-- Start Supplied material --

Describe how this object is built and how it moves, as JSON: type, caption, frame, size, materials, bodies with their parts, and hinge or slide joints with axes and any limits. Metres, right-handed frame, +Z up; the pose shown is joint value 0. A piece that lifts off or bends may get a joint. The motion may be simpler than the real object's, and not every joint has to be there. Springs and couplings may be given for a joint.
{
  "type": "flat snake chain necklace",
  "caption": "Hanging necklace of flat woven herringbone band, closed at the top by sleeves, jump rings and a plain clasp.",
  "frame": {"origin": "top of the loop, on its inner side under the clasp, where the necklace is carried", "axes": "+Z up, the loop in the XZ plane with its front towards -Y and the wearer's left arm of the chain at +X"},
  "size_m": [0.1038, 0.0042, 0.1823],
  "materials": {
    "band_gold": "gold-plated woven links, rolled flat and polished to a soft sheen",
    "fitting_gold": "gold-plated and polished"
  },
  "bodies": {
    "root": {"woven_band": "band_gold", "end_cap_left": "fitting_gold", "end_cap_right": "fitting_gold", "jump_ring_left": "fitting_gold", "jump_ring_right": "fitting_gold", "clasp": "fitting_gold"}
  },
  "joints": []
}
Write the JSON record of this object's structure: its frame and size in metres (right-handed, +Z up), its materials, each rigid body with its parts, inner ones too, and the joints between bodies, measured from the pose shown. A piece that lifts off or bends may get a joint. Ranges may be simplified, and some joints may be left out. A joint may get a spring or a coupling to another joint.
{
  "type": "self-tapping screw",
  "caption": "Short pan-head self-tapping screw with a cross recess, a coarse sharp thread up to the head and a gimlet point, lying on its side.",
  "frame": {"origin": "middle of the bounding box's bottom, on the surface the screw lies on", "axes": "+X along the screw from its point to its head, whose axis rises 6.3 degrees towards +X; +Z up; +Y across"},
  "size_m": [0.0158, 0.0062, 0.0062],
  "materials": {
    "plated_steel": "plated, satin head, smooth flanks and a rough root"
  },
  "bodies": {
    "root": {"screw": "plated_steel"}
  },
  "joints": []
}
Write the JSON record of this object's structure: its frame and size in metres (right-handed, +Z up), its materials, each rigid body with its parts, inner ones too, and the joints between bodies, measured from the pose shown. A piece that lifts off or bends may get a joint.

-- End Supplied material --

Each record must be repeated exactly as it is.

Describe how this object is built and how it moves, as JSON: type, caption, frame, size, materials, bodies with their parts, and hinge or slide joints with axes and any limits. Metres, right-handed frame, +Z up; the pose shown is joint value 0. A piece that lifts off or bends may get a joint. The motion may be simpler than the real object's, and not every joint has to be there. Springs and couplings may be given for a joint.
{
  "type": "flat snake chain necklace",
  "caption": "Hanging necklace of flat woven herringbone band, closed at the top by sleeves, jump rings and a plain clasp.",
  "frame": {"origin": "top of the loop, on its inner side under the clasp, where the necklace is carried", "axes": "+Z up, the loop in the XZ plane with its front towards -Y and the wearer's left arm of the chain at +X"},
  "size_m": [0.1038, 0.0042, 0.1823],
  "materials": {
    "band_gold": "gold-plated woven links, rolled flat and polished to a soft sheen",
    "fitting_gold": "gold-plated and polished"
  },
  "bodies": {
    "root": {"woven_band": "band_gold", "end_cap_left": "fitting_gold", "end_cap_right": "fitting_gold", "jump_ring_left": "fitting_gold", "jump_ring_right": "fitting_gold", "clasp": "fitting_gold"}
  },
  "joints": []
}
Write the JSON record of this object's structure: its frame and size in metres (right-handed, +Z up), its materials, each rigid body with its parts, inner ones too, and the joints between bodies, measured from the pose shown. A piece that lifts off or bends may get a joint. Ranges may be simplified, and some joints may be left out. A joint may get a spring or a coupling to another joint.
{
  "type": "self-tapping screw",
  "caption": "Short pan-head self-tapping screw with a cross recess, a coarse sharp thread up to the head and a gimlet point, lying on its side.",
  "frame": {"origin": "middle of the bounding box's bottom, on the surface the screw lies on", "axes": "+X along the screw from its point to its head, whose axis rises 6.3 degrees towards +X; +Z up; +Y across"},
  "size_m": [0.0158, 0.0062, 0.0062],
  "materials": {
    "plated_steel": "plated, satin head, smooth flanks and a rough root"
  },
  "bodies": {
    "root": {"screw": "plated_steel"}
  },
  "joints": []
}
Write the JSON record of this object's structure: its frame and size in metres (right-handed, +Z up), its materials, each rigid body with its parts, inner ones too, and the joints between bodies, measured from the pose shown. A piece that lifts off or bends may get a joint.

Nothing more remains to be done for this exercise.